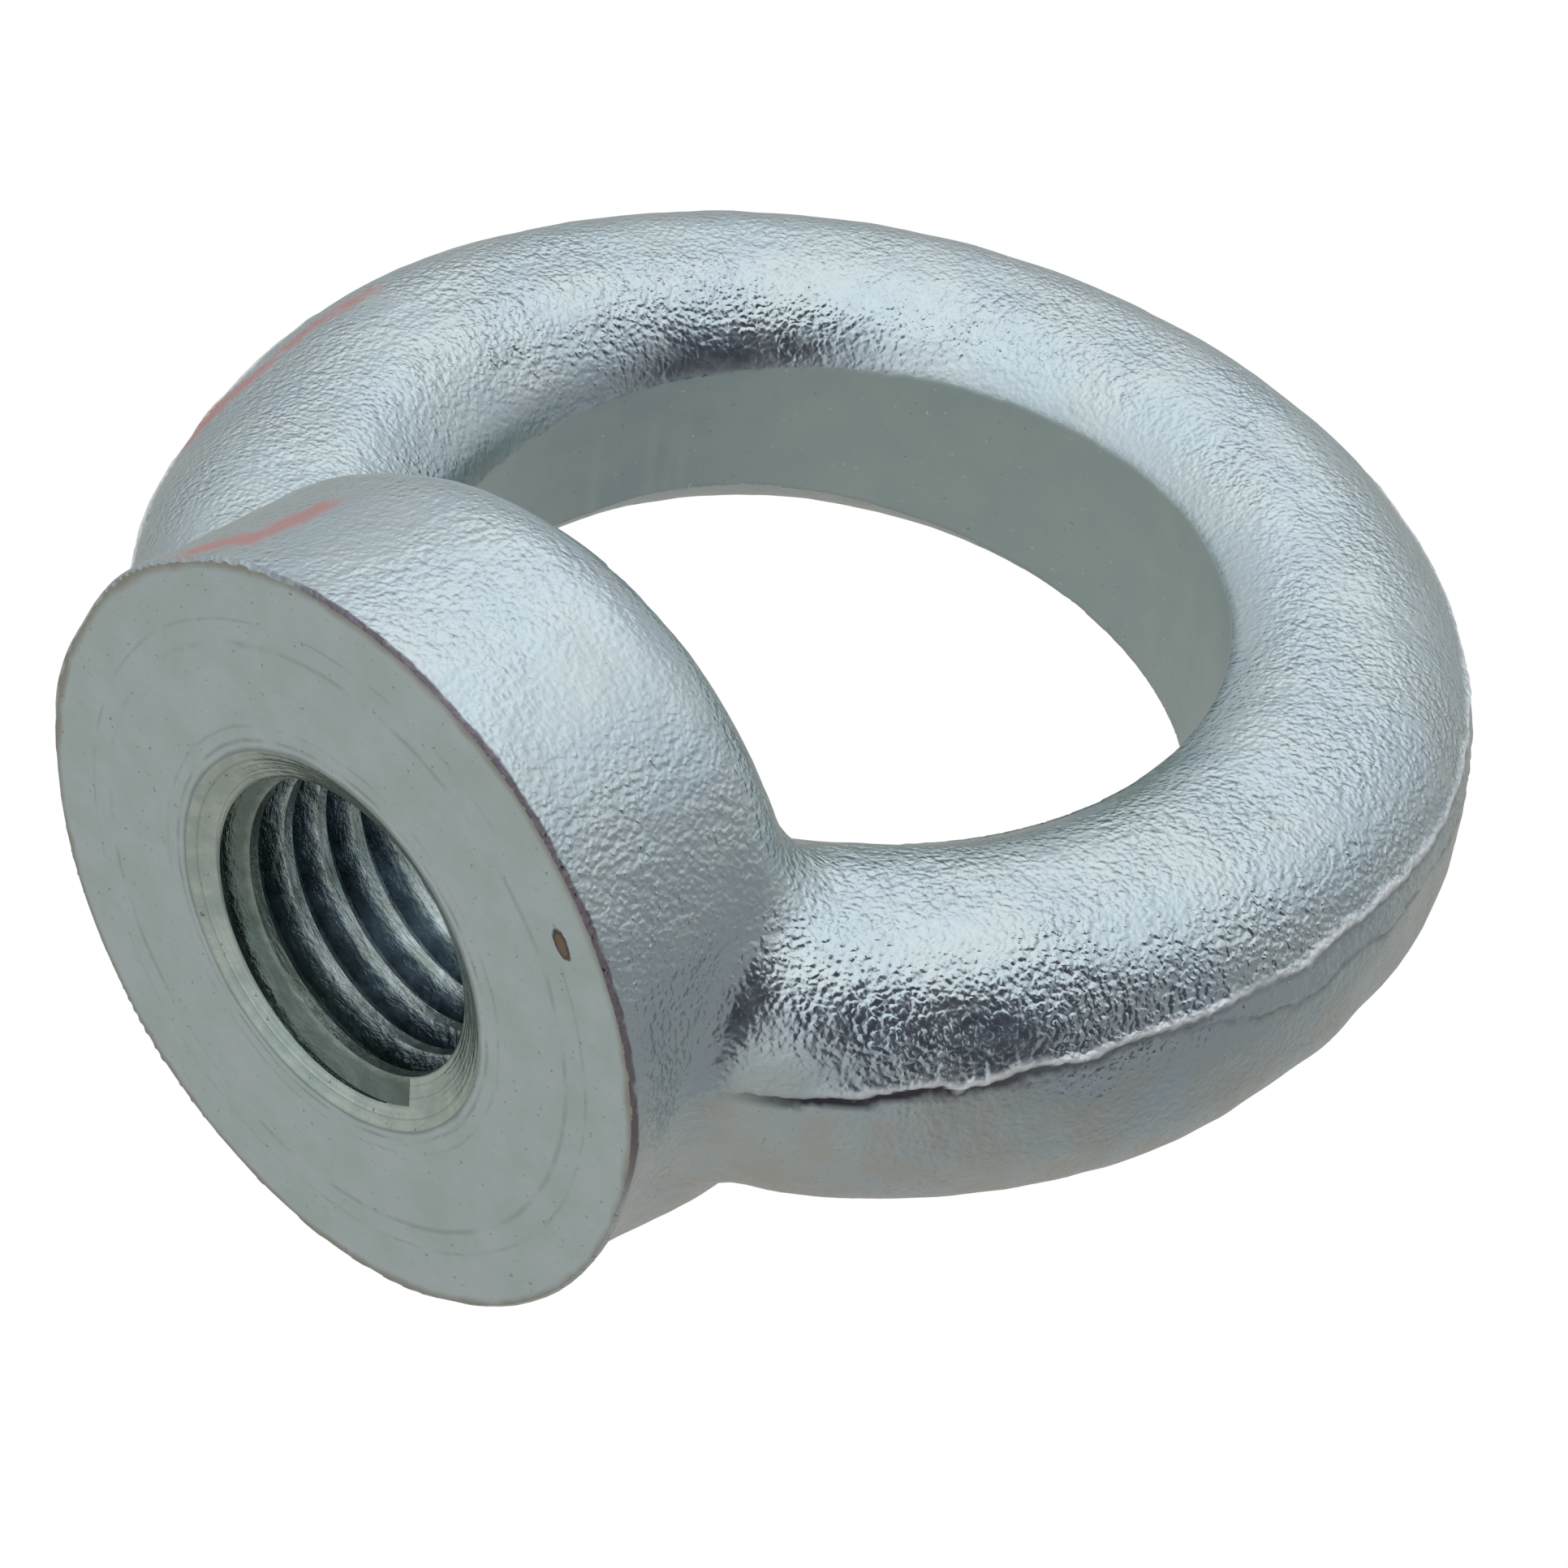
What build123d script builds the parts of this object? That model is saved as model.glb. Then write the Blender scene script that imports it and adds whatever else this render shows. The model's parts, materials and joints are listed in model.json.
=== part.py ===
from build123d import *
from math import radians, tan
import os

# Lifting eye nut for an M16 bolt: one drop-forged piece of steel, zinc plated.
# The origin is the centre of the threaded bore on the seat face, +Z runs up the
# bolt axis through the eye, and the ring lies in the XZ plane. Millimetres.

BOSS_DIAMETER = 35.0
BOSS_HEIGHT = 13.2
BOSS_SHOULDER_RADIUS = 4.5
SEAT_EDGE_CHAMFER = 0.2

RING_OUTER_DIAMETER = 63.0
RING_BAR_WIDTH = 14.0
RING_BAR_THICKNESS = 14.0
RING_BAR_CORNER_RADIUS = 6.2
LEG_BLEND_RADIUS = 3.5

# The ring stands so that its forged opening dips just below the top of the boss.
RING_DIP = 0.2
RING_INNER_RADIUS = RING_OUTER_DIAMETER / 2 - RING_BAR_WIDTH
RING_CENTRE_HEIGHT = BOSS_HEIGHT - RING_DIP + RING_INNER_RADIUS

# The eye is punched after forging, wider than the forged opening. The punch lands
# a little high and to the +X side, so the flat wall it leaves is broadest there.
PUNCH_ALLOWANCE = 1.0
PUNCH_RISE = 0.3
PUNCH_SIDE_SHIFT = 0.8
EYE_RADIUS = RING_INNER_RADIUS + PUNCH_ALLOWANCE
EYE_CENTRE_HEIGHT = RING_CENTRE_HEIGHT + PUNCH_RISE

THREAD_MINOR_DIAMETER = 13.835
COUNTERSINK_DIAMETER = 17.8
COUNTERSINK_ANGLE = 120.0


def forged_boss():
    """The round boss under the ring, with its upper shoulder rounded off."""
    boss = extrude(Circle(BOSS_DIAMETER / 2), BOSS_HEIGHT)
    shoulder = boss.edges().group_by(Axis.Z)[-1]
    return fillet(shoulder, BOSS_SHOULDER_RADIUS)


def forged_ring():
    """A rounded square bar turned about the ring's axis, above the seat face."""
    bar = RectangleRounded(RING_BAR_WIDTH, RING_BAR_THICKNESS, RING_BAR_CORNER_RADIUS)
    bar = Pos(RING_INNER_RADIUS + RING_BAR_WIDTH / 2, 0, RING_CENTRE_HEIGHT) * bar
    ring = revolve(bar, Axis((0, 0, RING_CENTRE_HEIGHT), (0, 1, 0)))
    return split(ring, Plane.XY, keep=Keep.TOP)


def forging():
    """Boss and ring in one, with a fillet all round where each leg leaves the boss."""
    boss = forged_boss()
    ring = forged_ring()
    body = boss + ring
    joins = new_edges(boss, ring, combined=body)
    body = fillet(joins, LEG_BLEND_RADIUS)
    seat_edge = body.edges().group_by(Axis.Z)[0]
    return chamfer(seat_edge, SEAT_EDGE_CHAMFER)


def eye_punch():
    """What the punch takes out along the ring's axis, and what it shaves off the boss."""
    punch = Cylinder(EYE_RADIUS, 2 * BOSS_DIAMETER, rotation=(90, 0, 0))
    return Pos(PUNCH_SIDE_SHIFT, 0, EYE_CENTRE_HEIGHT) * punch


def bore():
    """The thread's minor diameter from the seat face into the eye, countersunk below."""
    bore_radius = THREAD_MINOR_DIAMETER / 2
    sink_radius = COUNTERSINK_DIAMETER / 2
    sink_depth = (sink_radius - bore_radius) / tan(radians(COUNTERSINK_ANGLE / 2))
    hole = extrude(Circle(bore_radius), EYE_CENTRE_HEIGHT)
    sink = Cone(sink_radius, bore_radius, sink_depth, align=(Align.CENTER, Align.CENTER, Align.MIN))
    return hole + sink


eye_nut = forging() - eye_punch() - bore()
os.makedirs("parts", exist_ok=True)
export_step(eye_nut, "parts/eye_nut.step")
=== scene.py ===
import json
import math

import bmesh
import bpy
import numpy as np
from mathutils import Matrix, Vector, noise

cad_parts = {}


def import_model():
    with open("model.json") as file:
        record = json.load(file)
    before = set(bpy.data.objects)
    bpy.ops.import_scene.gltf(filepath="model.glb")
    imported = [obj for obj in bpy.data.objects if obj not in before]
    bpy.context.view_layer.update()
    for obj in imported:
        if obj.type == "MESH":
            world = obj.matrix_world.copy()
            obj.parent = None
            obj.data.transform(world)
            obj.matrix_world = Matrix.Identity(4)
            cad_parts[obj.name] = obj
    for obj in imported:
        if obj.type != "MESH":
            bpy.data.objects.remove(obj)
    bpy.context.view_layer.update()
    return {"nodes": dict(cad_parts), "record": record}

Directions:
Starting with the line that contains "eye_nut = forging() - eye_punch() - bore()", repeat each line exactly, and stop once the line that contains "obj.data.transform(world)" has been repeated.

Answer to the exercise:
eye_nut = forging() - eye_punch() - bore()
os.makedirs("parts", exist_ok=True)
export_step(eye_nut, "parts/eye_nut.step")
=== scene.py ===
import json
import math

import bmesh
import bpy
import numpy as np
from mathutils import Matrix, Vector, noise

cad_parts = {}


def import_model():
    with open("model.json") as file:
        record = json.load(file)
    before = set(bpy.data.objects)
    bpy.ops.import_scene.gltf(filepath="model.glb")
    imported = [obj for obj in bpy.data.objects if obj not in before]
    bpy.context.view_layer.update()
    for obj in imported:
        if obj.type == "MESH":
            world = obj.matrix_world.copy()
            obj.parent = None
            obj.data.transform(world)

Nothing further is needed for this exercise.